Schindler called for “equality of integrity, intelligence and moral worth” as a basis for relations between Israel and American Jews. “Some American Jews get the feeling they are cows,” he asserted, “to be milked, walked around a bit for exercise and then led off into a quiet pasture.”

“Cows, however, have their limitations,” Schindler declared. “When I am in trouble I do not want a cow. I want a man with the capacity for independent thought.
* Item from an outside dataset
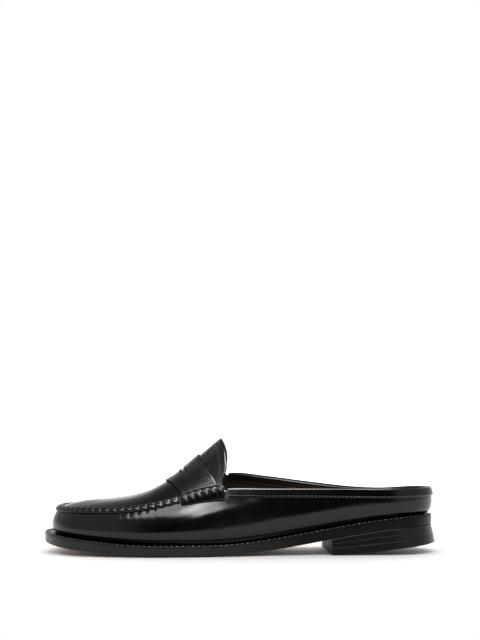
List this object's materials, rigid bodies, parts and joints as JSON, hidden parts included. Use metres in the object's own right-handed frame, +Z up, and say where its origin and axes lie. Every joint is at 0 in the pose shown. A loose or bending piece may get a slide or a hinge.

Truth is the highest form of support the Jews of America can give to Israel.”

Dulzin, noting that Jewish life today has become “Zionized,” said that the leaders of world Jewry have the right to be consulted on the problems facing Jewry, “whether problems of physical rescue or problems of stemming the tide of assimilation.” But, he said, the very fact that diaspora Jews demand to be consulted about the major issues facing Israel “is prime evidence of the centrality of Israel in their lives.”

GREATEST ZIONIST MITZVOT IS ALIYA

Dulzin said that since the creation of Israel, the Jewish State has the central responsibility of saving Jewish lives and securing the Jewish future. “The fact is that the centrality of Israel is now an integral part of the way in which Jews all over the world conceive of their Jewishness,” he said. “The fact is that the existence of the Jewish State has radically transformed the self-awareness of Jews, regardless of their synagogue and social-political affiliations.”

However, Dulzin pointed to a difference between what he called Zionists, members of organized Zionist movements and “zionists” who do not belong to the movement. “The basic difference lies in the doing of ‘mitzvot.’ Zionist ‘mitzvot,'” he said. “This is what puts the capital ‘Z’ in Zionism.”

Dulzin added that the greatest of Zionist “mitzvot” is aliya: “For in aliya lies the ultimate strength and vitality of the Jewish State. It is the sheer number of Jews who make aliya to Israel that Israel’s security, development and future are based–for the personal benefit of those who make aliya and for the benefit of the Jewish people as a whole.”